Limitiations of Keycloak and Auth0
Both platforms are strong but neither is complete for every scenario. The limitations do not appear immediately. They become visible when systems start scaling and requirements become more complex. This is where a realistic evaluation becomes important because cost behavior and operational effort start impacting long term stability.
Auth0 limitations
- Vendor dependency. Over time systems become tightly coupled with Auth0 services and architecture. This makes migration difficult and reduces flexibility in how identity is managed. Control gradually shifts toward the vendor.
- Cost escalation with growth. Pricing increases with user activity and feature usage. What starts as manageable can grow quickly as the user base expands. Budget predictability becomes harder and long term cost planning becomes a challenge.
- Feature access tied to pricing. Advanced capabilities are not always available in lower tiers. Teams often need to upgrade plans to unlock essential enterprise features which increases overall cost.
Keycloak limitations
- Maintenance overhead. Running Keycloak requires continuous effort. Teams must handle updates, security patches monitoring and scaling. This adds operational load and requires dedicated resources.
- Complex setup and management. Initial configuration and ongoing management are not simple. Teams need strong expertise to ensure performance reliability and security.
- Customization risk. Flexibility allows deep customization but also introduces risk. Misconfigurations can lead to security gaps and system instability. Debugging becomes more complex as the system grows.
So which one should you actually pick?
Both platforms are capable and widely used but they solve different problems at scale. The real decision depends on how you balance speed, control, and long term ownership.

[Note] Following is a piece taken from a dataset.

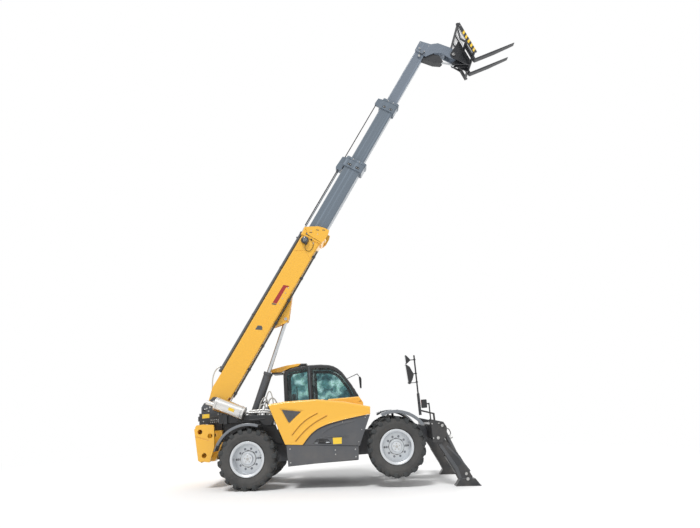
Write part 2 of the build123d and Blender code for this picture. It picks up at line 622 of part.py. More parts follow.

Most teams make this choice based on what feels easier today. That approach works in the short term but often creates friction later when systems grow.
Auth0
- Fast deployment required. Auth0 allows you to go live quickly without setting up infrastructure or building authentication from scratch.
- Low operational responsibility. The platform handles scaling, updates, and uptime internally.
- Limited internal IAM expertise. Auth0 works well when your team does not have deep experience with identity systems.
- Standard authentication use cases. If your requirements are common like SSO, MFA, and social login, Auth0 fits naturally.
- Product focus over infrastructure. Teams that want to prioritize product development over backend systems benefit the most.
Keycloak
- Full control over infrastructure. Keycloak can be deployed on your own servers or cloud environment.
- Complex IAM requirements. It supports advanced use cases like custom authentication flows, LDAP integration, and user federation.
- Strict compliance or data control needs. When data residency or internal security policies are critical, Keycloak provides flexibility.
- No vendor dependency. Being open source it removes reliance on third party pricing or architecture.
- Strong engineering capability available. Keycloak requires internal expertise to manage deployment, scaling, and security.
Start Your Customer Identity Modernization With Infisign
Modern identity systems are expected to deliver speed, security and flexibility together. Most platforms force a tradeoff between these areas which creates either operational burden or limited control.
Infisign UniFed is designed to remove this tradeoff and provide a unified platform for customer identity and access management without increasing complexity.
- Go live in 4 to 5 hours. Infisign allows teams to deploy authentication quickly with minimal setup. You can integrate identity flows and move to production within hours instead of weeks which reduces time to value and accelerates product delivery.
- SSO and adaptive MFA included. Enterprise grade authentication is available by default. Infisign’s SSO and adaptive multi factor authentication work without additional configuration and adjust based on user context to improve security without adding friction.
- Passwordless authentication. Infisign supports modern login methods that remove dependency on passwords. Users can authenticate using secure passwordless flows which reduces credential based risks and improves overall user experience.
- Zero Trust with conditional access built in. Every access request is evaluated using context and behavior. Access decisions are dynamic and trust is never assumed after login which strengthens security across sessions.
- Tenant Access Management. Infisign enables structured access control across multiple tenants. This is critical for SaaS platforms and enterprises that need clear separation and scalable identity management.
- Unlimited Directory Sync. Identity data can be synchronized across multiple directories without limitations. This ensures consistency across systems and keeps user data aligned across environments.
- Complete Access Visibility with audit logs and analytics. Infisign provides detailed audit logs and analytics for all identity activities. Teams can monitor access patterns, detect anomalies and make informed security decisions with full visibility.
If your goal is to balance speed control and long term scalability, Infisign is designed to remove the tradeoffs that most identity platforms create.
It simplifies implementation without limiting flexibility as your system evolves. You can book a demo to evaluate how it aligns with your architecture and growth plans.
FAQs
Is there a better alternative to Keycloak?
Many modern identity platforms have emerged as alternatives to Keycloak with a focus on balancing flexibility and operational efficiency. They offer customization with managed infrastructure which helps reduce complexity while maintaining control and reliability.
What are the disadvantages of Keycloak?
Keycloak requires ongoing maintenance, infrastructure management, and security updates. It demands technical expertise and can become complex to manage especially at scale which increases operational overhead for teams.
At what point does Auth0 become too expensive?
Auth0 becomes expensive when user volume grows and advanced features are required. Costs increase with active users and enterprise capabilities which makes scaling difficult for large applications.
How hard is it to migrate from Auth0 to Keycloak?
Migration can be complex because of vendor specific integrations and differences in architecture. It requires careful planning of data migration and system reconfiguration to avoid disruption and maintain user access continuity.